Normally, you'd have to solve for the Sm (standard error of the mean), but we haven't covered that in class so don't worry about it.  Let's say that the Sm = 1.05.

Ok, so here's what we do--

We solve for t like this:

t = 2 - 6/1.05

t = -4/1.05

t = 3.81 (we always take the absolute value)

This value, in and of itself, tells us nothing.

Just like chi-square, however, we have to be concerned about degrees of freedom (df).

The df for a t-test is simple-- you take the N for the group and subtract one. So, for the first group, the df is 9 (10-1), and for the second group it's also 9 (10-1).

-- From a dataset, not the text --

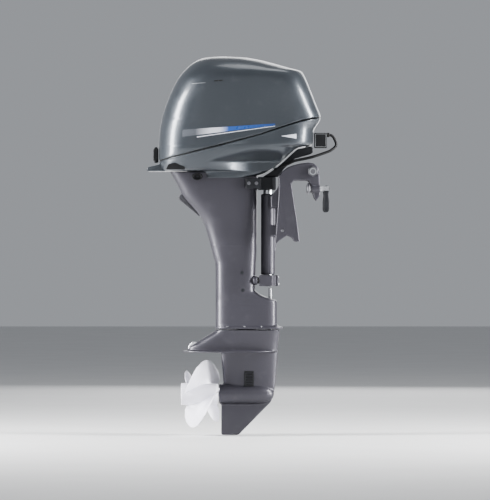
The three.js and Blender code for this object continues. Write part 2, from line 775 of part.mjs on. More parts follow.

9 + 9 = 18, so the df = 18.

So, now armed with this info, we can check out the t-value chart (either the one in the book, or one we find easily online-- like here for example-- t-test table), and we see that in order to be significant with 18 df (at the .05 level), the t-value needs to be greater than 2.10. Remember when you run the test in SPSS they automatically give you the p value so you can determine if the mean difference is significant.

Since our t-value of 3.81 is higher than 2.10, we say that there is a significant difference between the groups.

We then look back at our original data and we see that the traditional kids scored, on average, much better than the TV kids, so we conclude that it's better to use the traditional method.